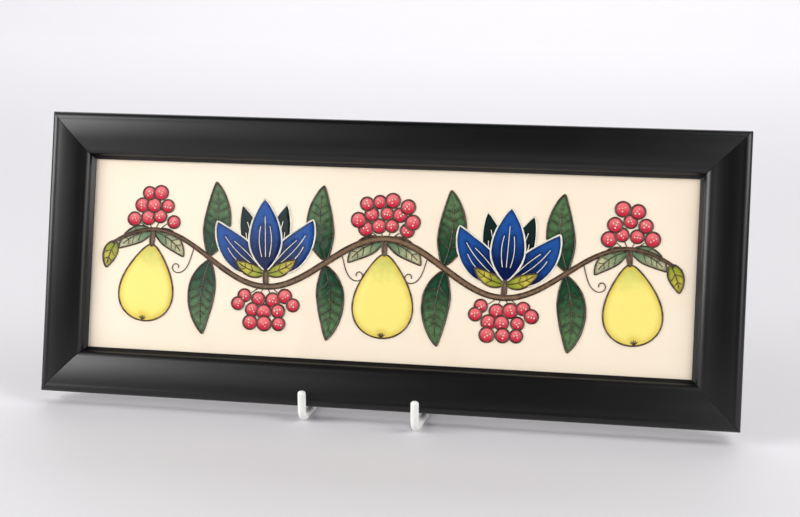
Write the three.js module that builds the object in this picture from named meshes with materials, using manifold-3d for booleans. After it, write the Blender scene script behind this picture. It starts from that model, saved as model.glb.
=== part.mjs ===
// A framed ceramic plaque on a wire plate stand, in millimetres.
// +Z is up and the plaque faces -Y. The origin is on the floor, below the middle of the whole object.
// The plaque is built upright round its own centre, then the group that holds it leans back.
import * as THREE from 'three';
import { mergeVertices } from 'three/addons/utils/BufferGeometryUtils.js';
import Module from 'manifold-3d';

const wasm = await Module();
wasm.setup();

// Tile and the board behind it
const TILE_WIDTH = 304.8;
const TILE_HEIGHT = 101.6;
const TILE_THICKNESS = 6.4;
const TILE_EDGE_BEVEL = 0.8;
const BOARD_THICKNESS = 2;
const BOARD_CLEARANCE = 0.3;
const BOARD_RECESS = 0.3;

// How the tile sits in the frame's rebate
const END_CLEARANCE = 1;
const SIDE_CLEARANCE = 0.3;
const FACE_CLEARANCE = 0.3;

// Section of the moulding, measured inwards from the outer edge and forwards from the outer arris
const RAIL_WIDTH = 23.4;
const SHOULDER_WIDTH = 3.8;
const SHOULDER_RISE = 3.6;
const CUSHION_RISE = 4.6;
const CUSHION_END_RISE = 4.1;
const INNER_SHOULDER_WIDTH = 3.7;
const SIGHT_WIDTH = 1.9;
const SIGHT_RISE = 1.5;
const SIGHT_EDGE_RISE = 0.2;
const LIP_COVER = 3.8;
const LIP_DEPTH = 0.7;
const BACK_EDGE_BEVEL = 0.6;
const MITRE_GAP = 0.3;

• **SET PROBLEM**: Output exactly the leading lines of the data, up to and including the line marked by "const BOARD_RECESS = 0.3;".

• **RESPONSE TO THE TASK**:
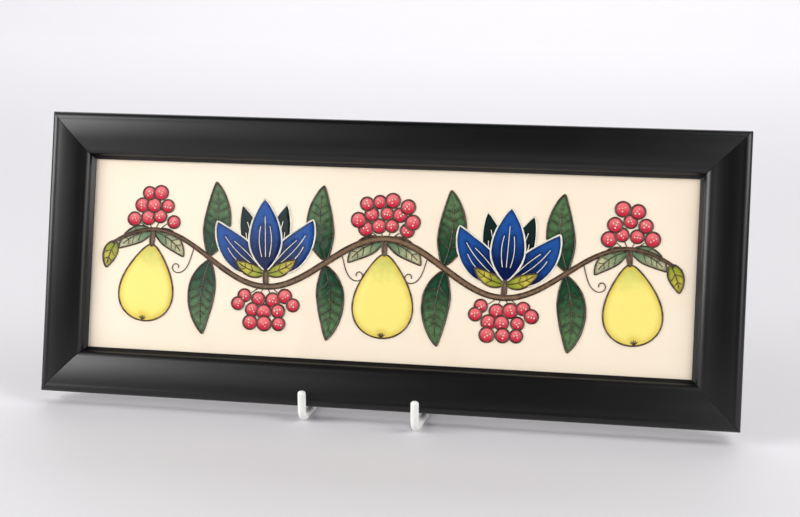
Write the three.js module that builds the object in this picture from named meshes with materials, using manifold-3d for booleans. After it, write the Blender scene script behind this picture. It starts from that model, saved as model.glb.
=== part.mjs ===
// A framed ceramic plaque on a wire plate stand, in millimetres.
// +Z is up and the plaque faces -Y. The origin is on the floor, below the middle of the whole object.
// The plaque is built upright round its own centre, then the group that holds it leans back.
import * as THREE from 'three';
import { mergeVertices } from 'three/addons/utils/BufferGeometryUtils.js';
import Module from 'manifold-3d';

const wasm = await Module();
wasm.setup();

// Tile and the board behind it
const TILE_WIDTH = 304.8;
const TILE_HEIGHT = 101.6;
const TILE_THICKNESS = 6.4;
const TILE_EDGE_BEVEL = 0.8;
const BOARD_THICKNESS = 2;
const BOARD_CLEARANCE = 0.3;
const BOARD_RECESS = 0.3;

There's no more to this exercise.